• DIRECTION:
Extract exactly those lines that lie between the start of the material and the line with "LAST_LINE = 62", including both boundary lines and no others.

• DATA SECTION:
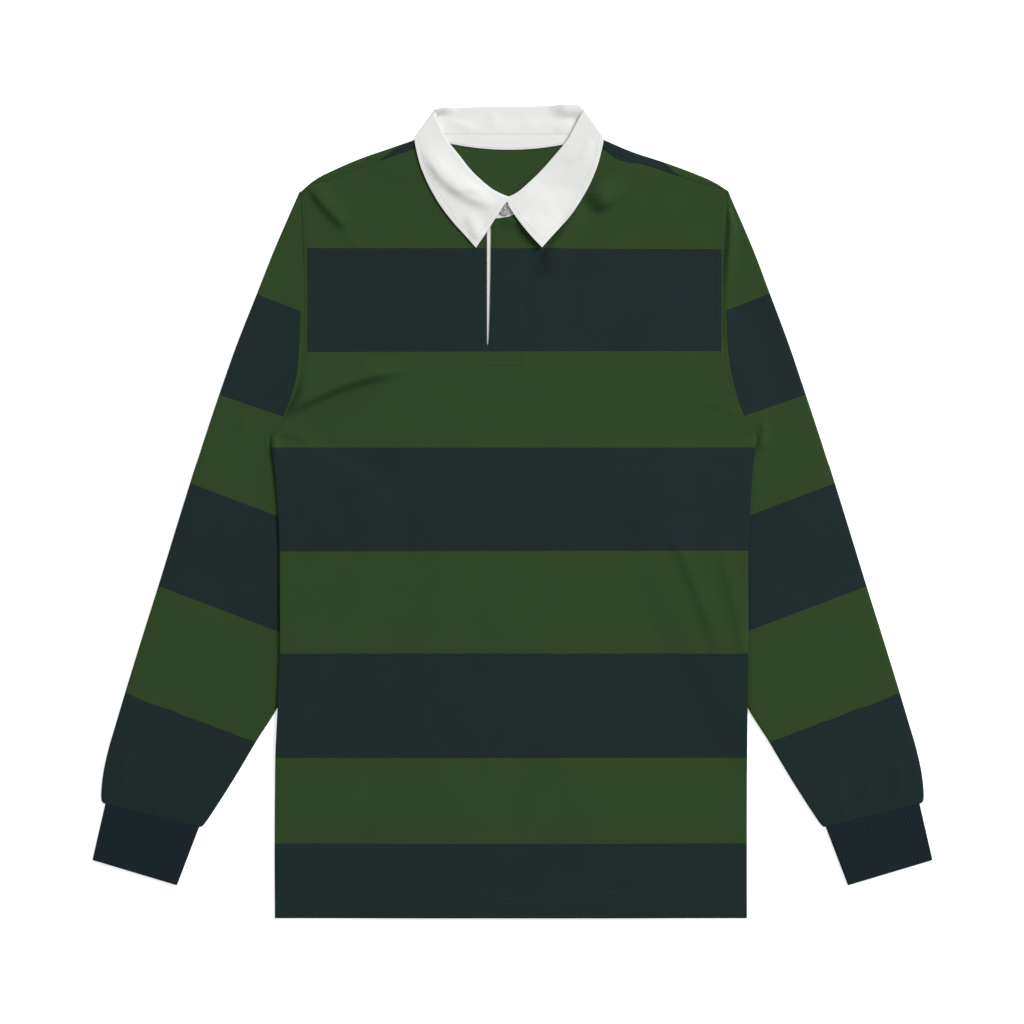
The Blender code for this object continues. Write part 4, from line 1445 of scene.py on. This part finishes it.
# What shapes the leaves at the front fades out over this many sections. Each share is of a leaf's
# width from the roll: where something starts, and the stretch over which it comes in.
FRONT_SECTIONS = 2.5
FRONT_BOW = 2.6  # the left leaf's front edge bows in by this
BOW_WAY = (0.8, 0.6)
APEX_SHIFT = 2.3  # the leaves' front edges meet this much to the right of the button's line
APEX_POWER = 1.5
APEX_RAMP = 0.15
LEFT_FRONT_LIFT = 4.6
LIFT_SECTIONS = 3.5
LIFT_START, LIFT_RAMP = 0.1, 0.6
CORNER_SETTLES = 0.1
REST_START, REST_RAMP = 0.3, 0.45
ROLL_FADE, EDGE_FADE = 0.25, 0.12  # the leaves' creases, beside the roll and the outer edge
FROM_EDGE = 5.5  # the leaf's stitching runs this far inside its outer edge
FRONT_LINE = 4  # the mesh row that it follows along the front edge
LAST_LINE = 62  # the mesh row where it goes out of sight


def fall_row(section, around):
    """The fall: round the roll, then down on the front or under the back to its outer edge."""
    radius = section.radius
    row = []
    for step in range(ROLL_CELLS):
        angle = mix(ROLL_START / radius - math.pi / 2, math.pi / 2, step / ROLL_CELLS)
        forward, up = -ROLL_REACH * math.cos(angle), radius * math.sin(angle)
        x, y, z = collar_point(section, section.edge, forward, up)
        row.append(Point(x, y, z, around, radius * (angle - math.pi / 2)))
    width = across(section, section.edge)[2]
    flatness = math.cos(section.turn) ** 2
    on_top = section.turn < math.pi / 2
    at_left = section.place > BACK_ROW
    from_front = min(section.place, LAST_ROW - section.place)
    at_front = ease(1 - from_front / FRONT_SECTIONS)
    for share in parts_of(LEAF_CELLS):
        x, y, z = collar_point(section, section.edge, share * width, radius)
        bow = FRONT_BOW * at_front * 4 * share * (1 - share) * at_left
        shift = APEX_SHIFT * at_front * (1 - share) ** APEX_POWER * ease(share / APEX_RAMP)
        x, y = x - bow * BOW_WAY[0] - shift, y - bow * BOW_WAY[1]
        z -= corner_lift(section.place) * ease(share / CORNER_SETTLES)
        on_front = front_height(x, y) + creased(x, y, FRONT_CREASES)
        rest = on_front + LEAF_REST if on_top else FALL_Z
        z = mix(z, rest, flatness * ease((share - REST_START) / REST_RAMP))
        if on_top:
            fade = ease(share / ROLL_FADE) * ease((1 - share) / EDGE_FADE)
            lifted = ease(1 - from_front / LIFT_SECTIONS) * ease((share - LIFT_START) / LIFT_RAMP)
            z += creased(x, y, LEAF_CREASES) * fade + LEFT_FRONT_LIFT * lifted * at_left
        row.append(Point(x, y, z, around, share * width))
    return row


def edge_stitching(rows):
    """The line of stitches along a leaf's front edge, round its point and up its outer edge."""
    leaves = [row[ROLL_CELLS:] for row in rows]
    cell = LEAF_CELLS / leaves[0][-1].along

    def inside_edge(leaf):
        return leaf[round(LEAF_CELLS * (1 - FROM_EDGE / leaf[-1].along))]

    front = leaves[FRONT_LINE]
    line = front[2 : round((front[-1].along - FROM_EDGE) * cell)]
    line += [inside_edge(leaf) for leaf in leaves[FRONT_LINE:LAST_LINE]]
    return [(point.x, point.y, point.z + TWILL / 2) for point in line]


fall_cloth = round_collar("edge", fall_row)
fall = cloth("twill_collar_fall", [fall_cloth], TWILL, collar_twill)
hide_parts("collar_fall")
leaf_lines = [edge_stitching(fall_cloth), edge_stitching(fall_cloth[::-1])]
edge_stitches = topstitched("collar_edge_topstitching", leaf_lines, white_thread)


# ---------------------------------------------------------------- neck tape
# A bleached herringbone tape covers the back neck seam. It is a little deeper in the middle.

TAPE = 0.8
TAPE_REACH = 64.0  # either side of the middle
TAPE_DEPTH = 14.5
TAPE_TAPER = 7.3
TAPE_CELLS = 40
FROM_TAPE_EDGE = 1.8
TAPE_ROWS = 5


def tape_rows():
    rows = []
    top = COLLAR[-1].seam_y
    for share in parts_of(TAPE_CELLS):
        x = COLLAR_X + mix(-TAPE_REACH, TAPE_REACH, share)
        depth = TAPE_DEPTH - TAPE_TAPER * (2 * share - 1) ** 2
        downs = [depth * down for down in parts_of(TAPE_ROWS)]
        rows.append([Point(x, top - d, on_back(x, top - d, TAPE), x, -d) for d in downs])
    return rows


tape_cloth = tape_rows()
tape_twill = white_twill("white_neck_tape", "#E4E5E3")
tape = cloth("neck_tape_twill", [tape_cloth], TAPE, tape_twill)
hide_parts("neck_tape")
below_tape = [(row[-1].x, row[-1].y + FROM_TAPE_EDGE, row[-1].z + TAPE / 2) for row in tape_cloth]
tape_stitches = topstitched("tape_topstitching", [below_tape], white_thread)


# ---------------------------------------------------------------- neck button
# A four-hole button of pearly polyester on the stand's lapped end, with a turned rim and a
# dished middle, sewn on with white thread in two bars.

BUTTON_X, BUTTON_Y = -7.5, 301.5
BUTTON_RADIUS = 5.5
BUTTON_THICKNESS = 1.8
BUTTON_CLEAR = 0.2
BUTTON_SIDES = 48
BUTTON_RIM = 1.3
BUTTON_DISH = 0.5
DISH_SLOPE = 0.5
BUTTON_ROUND = 0.25
HOLE_OUT = 1.9
HOLE_TURNS = (45, 135, 225, 315)
HOLE_RADIUS = 0.7
HOLE_SIDES = 12
THREAD_RADIUS = 0.28
THREAD_SIDES = 8
BAR_STEPS = 24
BAR_ABOVE_DISH = 0.1
BAR_MIDDLE = 0.55  # how far below its top a bar's ring has its middle
BAR_SHOULDER = 0.5  # less far below its top than this, a bar is pressed flat
BAR_PRESSED = 0.55  # to this share of its height
STRANDS = (-0.6, 0.6)  # thread radii from the bar's line to the middle of each strand


def pearl_polyester():
    """Cast polyester with pearl flake: satin, with soft cloudy bands of lighter and darker grey."""
    made, shader = new_finish("pearl_polyester")
    place = add_node(made, "TexCoord", {}).outputs["Object"]
    cloud = add_node(made, "TexNoise", {"Vector": place, "Scale": 0.25 / MM, "Detail": 3.0})
    ramp = add_node(made, "ValToRGB", {"Fac": cloud})
    stops = zip(ramp.color_ramp.elements, ("#7F8183", "#BDBEBE"), (0.35, 0.7))
    for stop, colour, position in stops:
        stop.color = linear(colour)
        stop.position = position
    feed(made, shader, {"Base Color": ramp, "Roughness": 0.28, "IOR": 1.54})
    feed(made, shader, {"Coat Weight": 0.4, "Coat Roughness": 0.15})
    return made


def turned_disc(x, y, bottom):
    """The button's body: a disc with a rim and a dished middle."""
    bpy.ops.mesh.primitive_cylinder_add(
        vertices=BUTTON_SIDES,
        radius=BUTTON_RADIUS * MM,
        depth=BUTTON_THICKNESS * MM,
        location=(x * MM, y * MM, (bottom + BUTTON_THICKNESS / 2) * MM),
    )
    disc = bpy.context.object
    bpy.ops.object.transform_apply(location=True, rotation=True, scale=True)
    bpy.ops.object.mode_set(mode="EDIT")
    bpy.ops.mesh.select_mode(type="FACE")
    bpy.ops.object.mode_set(mode="OBJECT")
    for face in disc.data.polygons:
        face.select = face.normal.z > END_ON
    bpy.ops.object.mode_set(mode="EDIT")
    bpy.ops.mesh.inset(thickness=BUTTON_RIM * MM)
    bpy.ops.mesh.inset(thickness=DISH_SLOPE * MM, depth=-BUTTON_DISH * MM)
    bpy.ops.object.mode_set(mode="OBJECT")
    return disc


def drilled(disc, x, y, middle):
    """Drills the disc's four holes and rounds all its edges."""
    for turn in HOLE_TURNS:
        way = math.radians(turn)
        bpy.ops.mesh.primitive_cylinder_add(
            vertices=HOLE_SIDES,
            radius=HOLE_RADIUS * MM,
            depth=3 * BUTTON_THICKNESS * MM,
            location=(
                (x + HOLE_OUT * math.cos(way)) * MM,
                (y + HOLE_OUT * math.sin(way)) * MM,
                middle * MM,
            ),
        )
        drill = bpy.context.object
        apply_modifier(disc, "BOOLEAN", operation="DIFFERENCE", object=drill)
        bpy.data.objects.remove(drill)
    apply_modifier(
        disc,
        "BEVEL",
        width=BUTTON_ROUND * MM,
        segments=2,
        limit_method="ANGLE",
        angle_limit=math.radians(50),
    )


def thread_bars(x, y, top):
    """Two bars of two strands, each over the dish between two holes and down into them."""
    reach = HOLE_OUT * math.cos(math.radians(HOLE_TURNS[0]))
    bars = []
    for side in (-1, 1):
        for strand in STRANDS:
            bpy.ops.mesh.primitive_torus_add(
                major_radius=reach * MM,
                minor_radius=THREAD_RADIUS * MM,
                major_segments=BAR_STEPS,
                minor_segments=THREAD_SIDES,
                location=(
                    x * MM,
                    (y + side * reach + strand * THREAD_RADIUS) * MM,
                    (top - BAR_MIDDLE) * MM,
                ),
                rotation=(math.radians(90), 0, 0),
            )
            bpy.ops.object.transform_apply(location=True, rotation=True, scale=True)
            bar = bpy.context.object
            for vert in bar.data.vertices:
                if vert.co.z > (top - BAR_SHOULDER) * MM:
                    vert.co.z = mix(top * MM, vert.co.z, BAR_PRESSED)
            bars.append(bar)
    sewn = joined(bars)
    bpy.ops.object.shade_smooth()
    return sewn


button_bottom = front_height(BUTTON_X, BUTTON_Y) + TWILL / 2 + GAP + BUTTON_CLEAR
button = turned_disc(BUTTON_X, BUTTON_Y, button_bottom)
button.name = "four_hole_button"
drilled(button, BUTTON_X, BUTTON_Y, button_bottom + BUTTON_THICKNESS / 2)
select(button)
bpy.ops.object.shade_smooth_by_angle(angle=math.radians(40))
button.data.materials.append(pearl_polyester())
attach(button, "root")
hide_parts("button_neck")

bar_top = button_bottom + BUTTON_THICKNESS - BUTTON_DISH + BAR_ABOVE_DISH
thread = thread_bars(BUTTON_X, BUTTON_Y, bar_top)
thread.name = "button_thread"
thread.data.materials.append(white_thread)
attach(thread, "root")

• FINISHED ANSWER:
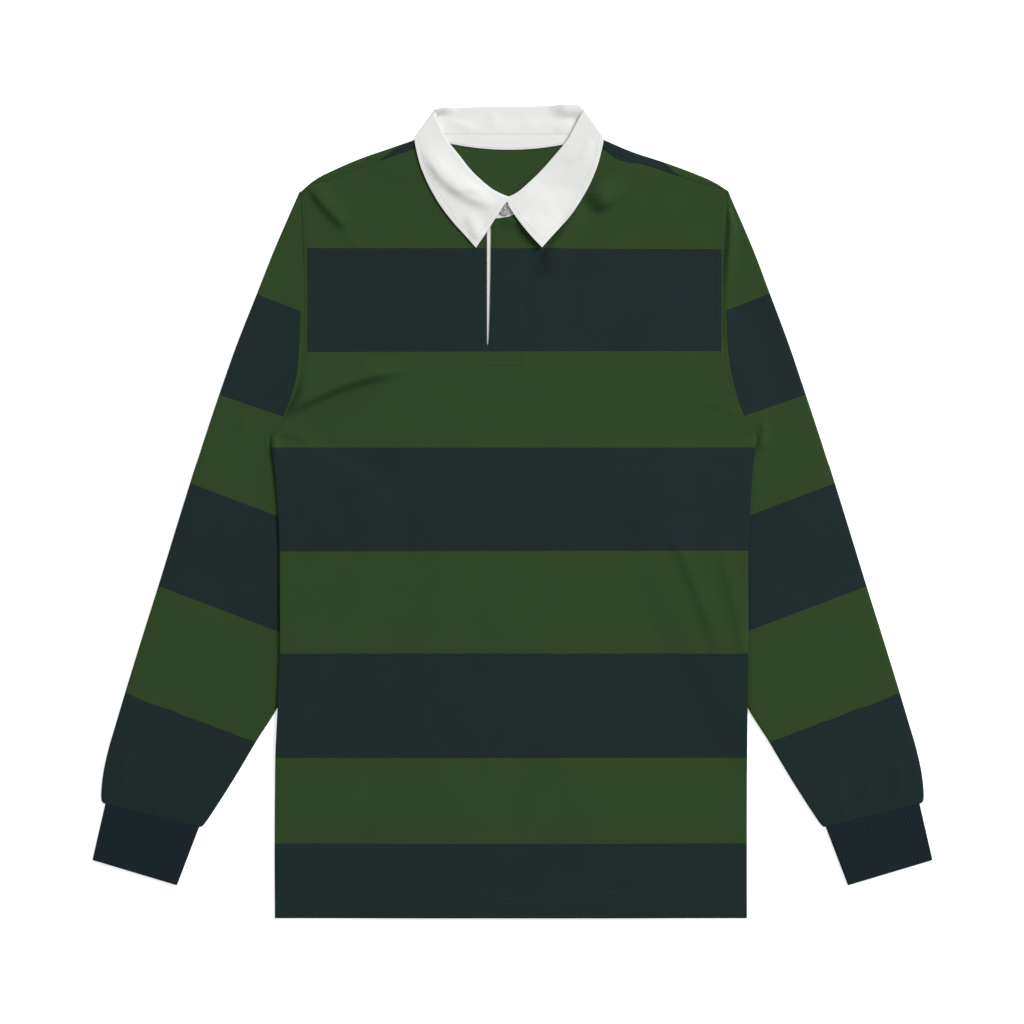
The Blender code for this object continues. Write part 4, from line 1445 of scene.py on. This part finishes it.
# What shapes the leaves at the front fades out over this many sections. Each share is of a leaf's
# width from the roll: where something starts, and the stretch over which it comes in.
FRONT_SECTIONS = 2.5
FRONT_BOW = 2.6  # the left leaf's front edge bows in by this
BOW_WAY = (0.8, 0.6)
APEX_SHIFT = 2.3  # the leaves' front edges meet this much to the right of the button's line
APEX_POWER = 1.5
APEX_RAMP = 0.15
LEFT_FRONT_LIFT = 4.6
LIFT_SECTIONS = 3.5
LIFT_START, LIFT_RAMP = 0.1, 0.6
CORNER_SETTLES = 0.1
REST_START, REST_RAMP = 0.3, 0.45
ROLL_FADE, EDGE_FADE = 0.25, 0.12  # the leaves' creases, beside the roll and the outer edge
FROM_EDGE = 5.5  # the leaf's stitching runs this far inside its outer edge
FRONT_LINE = 4  # the mesh row that it follows along the front edge
LAST_LINE = 62  # the mesh row where it goes out of sight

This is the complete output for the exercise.